Mais les choses se présenteront d’une manière bien différente si notre voyageur, quittant le fleuve et les chemins de fer, pénètre dans l’intérieur, s’enfonce dans la grande forêt et parcourt, comme nous l’avons fait, une des régions où l’abondance du caoutchouc a été une malédiction pour les indigènes.
Soit, par exemple, la zône de la Mongala, le pays qui forme l’hinterland de Lisala et qui est habité par des races très diverses, depuis les Upoto de la rive du fleuve, jus. qu’aux Budjas des environs d’Yambata et de Mandika.
Il serait certes inexact de prétendre qu’avant l’occupation blanche cette contrée fût une sorte de paradis terrestre, où les indigènes, vivant presqu’à l’état de nature, n’auraient eu qu’à se laisser aller au bonheur de vivre.
La vérité est que, sans trève, ils se battaient entre eux, pour des femmes ou pour des esclaves ; que ces guerres décimaient les populations ; que les vaincus devenaient marchandises de traite ; que, si les Européens n’étaient pas survenus, certaines tribus étaient vouées, dans l’avenir le plus prochain, à la destruction ou à l’asservissement.

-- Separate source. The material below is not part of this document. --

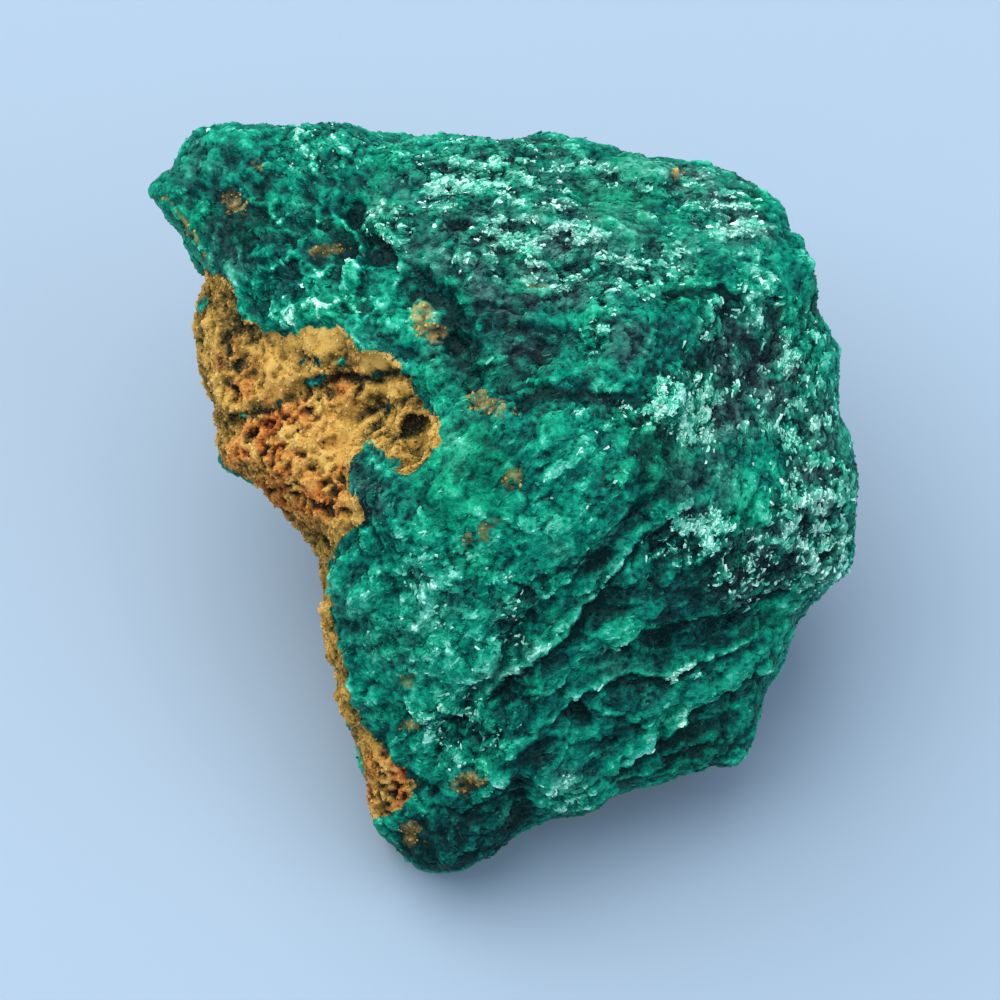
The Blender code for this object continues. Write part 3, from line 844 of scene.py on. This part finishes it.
class Nodes:
    """A short way to add shader nodes and link them."""

    def __init__(self, name):
        self.material = bpy.data.materials.new(name)
        self.material.use_nodes = True
        self.tree = self.material.node_tree
        self.shader = self.tree.nodes["Principled BSDF"]

    def feed(self, node, inputs):
        """Links an output to each socket, or sets the socket's own value."""
        for socket, value in inputs.items():
            if hasattr(value, "is_output"):
                self.tree.links.new(value, node.inputs[socket])
            else:
                node.inputs[socket].default_value = value

    def add(self, kind, inputs, **settings):
        node = self.tree.nodes.new("ShaderNode" + kind)
        for key, value in settings.items():
            setattr(node, key, value)
        self.feed(node, inputs)
        return node

    def finished(self, inputs):
        """The material, with the shader's inputs fed."""
        self.feed(self.shader, inputs)
        return self.material

    def value(self, name):
        """A value that the mesh has at each point."""
        return self.add("Attribute", {}, attribute_name=name).outputs["Fac"]

    def maths(self, operation, a, b, clamp=False):
        return self.add("Math", {0: a, 1: b}, operation=operation, use_clamp=clamp).outputs[0]

    def swayed(self, value, noise, amount):
        """A value that noise moves up and down by half the amount."""
        return self.maths("ADD", value, self.maths("MULTIPLY", self.maths("SUBTRACT", noise, 0.5), amount))

    def blend(self, share, a, b):
        """Colour a turning to colour b; the Mix node keeps its colours in sockets 6, 7 and 2."""
        return self.add("Mix", {0: share, 6: a, 7: b}, data_type="RGBA").outputs[2]

    def ramp(self, share, stops):
        node = self.add("ValToRGB", {0: share})
        elements = node.color_ramp.elements
        while len(elements) < len(stops):
            elements.new(0.5)
        for element, (place, colour) in zip(elements, stops):
            element.position = place
            element.color = srgb(*colour)
        return node.outputs[0]

    def noise(self, scale, detail, roughness=0.6):
        place = self.add("TexCoord", {}).outputs["Object"]
        inputs = {"Vector": place, "Scale": scale, "Detail": detail, "Roughness": roughness}
        return self.add("TexNoise", inputs).outputs["Fac"]

    def green(self, tone):
        """Green by tone, emerald where the crust is lush and greyer where it is dull."""
        green = self.blend(self.value("lush"), self.ramp(tone, GREENS), self.ramp(tone, EMERALDS))
        return self.blend(self.value("dull"), green, self.ramp(tone, DULLS))

    def rust(self, tone):
        """Ochre by tone, redder where the matrix is red."""
        return self.blend(self.value("red"), self.ramp(tone, OCHRES), self.ramp(tone, REDS))


def crust_and_matrix():
    """Fibrous green crust and rusty matrix, told apart by the mesh's own values."""
    n = Nodes("malachite_crust")
    speckle, mottle = n.noise(SPECKLE_SCALE, 3.0, 0.65), n.noise(MOTTLE_SCALE, 4.0)
    grit, blotch = n.noise(GRIT_SCALE, 2.0, 0.7), n.noise(BLOTCH_SCALE, 3.0)
    tone = n.swayed(n.swayed(n.value("tone"), speckle, 0.75), mottle, 0.35)
    ochre = n.swayed(n.swayed(n.value("ochre"), grit, 0.7), blotch, 0.6)
    edge = n.swayed(n.swayed(n.value("rust"), mottle, 0.6), speckle, 0.6)
    share = n.add("MapRange", {"Value": edge, "From Min": 0.42, "From Max": 0.6}).outputs[0]
    share = n.maths("MULTIPLY", share, n.value("cover"))
    silk = n.maths("ADD", n.maths("MULTIPLY", mottle, 0.5), 0.2)
    height = n.maths("ADD", speckle, n.maths("MULTIPLY", mottle, 1.5))
    bump = n.add("Bump", {"Height": height, "Strength": 0.6, "Distance": BUMP_HEIGHT})
    return n.finished({
        "Base Color": n.blend(share, n.green(tone), n.rust(ochre)),
        "Roughness": n.maths("ADD", silk, n.maths("MULTIPLY", share, 0.4), clamp=True),
        "Specular IOR Level": 0.06,
        "Normal": bump.outputs[0],
    })


def crystal():
    """Small malachite crystals, each in its own tone."""
    n = Nodes("malachite_crystal")
    tone = n.swayed(n.value("tone"), n.noise(CRYSTAL_SCALE, 2.0), 0.25)
    return n.finished({"Base Color": n.green(tone), "Roughness": 0.36, "Specular IOR Level": 0.14})


def grain():
    """Grains of rust, from brown to yellow or red."""
    n = Nodes("limonite_grain")
    tone = n.swayed(n.value("tone"), n.noise(CRYSTAL_SCALE, 2.0), 0.3)
    return n.finished({"Base Color": n.rust(tone), "Roughness": 0.85, "Specular IOR Level": 0.2})


# The studio

FLOOR_REACH = 3.0
LENS = 200.0
CAMERA_DISTANCE = 0.47
CAMERA_CLIP = 0.01
KEY = {"place": (-0.36, 0.28, 0.92), "size": 1.6, "watts": 21.0, "colour": (1.0, 0.98, 0.94)}
FILL = {"place": (0.75, -0.30, 0.50), "size": 0.9, "watts": 4.0, "colour": (0.72, 0.86, 1.0)}
SKY = {"Color": (0.72, 0.82, 1.0, 1.0), "Strength": 0.79}


def floor():
    mesh = bpy.data.meshes.new("floor")
    corners = [(-1, -1), (1, -1), (1, 1), (-1, 1)]
    mesh.from_pydata([(FLOOR_REACH * x, FLOOR_REACH * y, 0.0) for x, y in corners], [], [(0, 1, 2, 3)])
    mesh.materials.append(Nodes("pale_floor").finished({"Base Color": srgb(*FLOOR_COLOUR), "Roughness": 0.7}))
    obj = shown("floor", mesh)


def aimed(name, data, place, way):
    """A lamp or a camera that looks the given way."""
    obj = shown(name, data)
    obj.location = place
    obj.rotation_euler = way.to_track_quat("-Z", "Y").to_euler()
    return obj


def area_light(name, place, size, watts, colour):
    data = bpy.data.lights.new(name, "AREA")
    data.shape = "DISK"
    data.size = size
    data.energy = watts
    data.color = colour
    aimed(name, data, place, -Vector(place))


def studio():
    area_light("key", **KEY)
    area_light("fill", **FILL)
    world = bpy.data.worlds.new("studio")
    world.use_nodes = True
    for socket, value in SKY.items():
        world.node_tree.nodes["Background"].inputs[socket].default_value = value
    bpy.context.scene.world = world
    bpy.context.scene.view_settings.view_transform = "Standard"


def camera():
    """From the show face's own side, so that the face is seen square on."""
    data = bpy.data.cameras.new("camera")
    data.lens = LENS
    data.clip_start = CAMERA_CLIP
    back = Vector(FACE_AXES[:, 2])
    target = Vector(LUMP_CENTRE) * MM
    bpy.context.scene.camera = aimed("camera", data, target + back * CAMERA_DISTANCE, -back)


def dressed(obj, material):
    obj.data.materials.append(material)
    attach(obj, "root")
    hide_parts(NODE)


camera()
floor()
studio()
body, zone = lump_body()
surface = Surface(body.data)
velvet, druse = crystals(surface, zone)
grains = rust_grains(surface, zone, **GRAINS)
thinned(body)
dressed(body, crust_and_matrix())
green = crystal()
dressed(velvet, green)
dressed(druse, green)
dressed(grains, grain())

Mais, pour les forts, pour ceux dont la chance était victorieuse, les conditions d’existence étaient, incontestablement, bien meilleures qu’elles ne sont aujourd’hui.
Avec ou sans l’aide des femmes, les esclaves domestiques, assez doucement traités — sauf le désagrément d’être transformés parfois en objets d’échange ou en viande de boucherie — faisaient les défrichements et les plantations, récoltaient le vin de palme, coupaient le bois à brûler, cherchaient les matériaux pour les cases.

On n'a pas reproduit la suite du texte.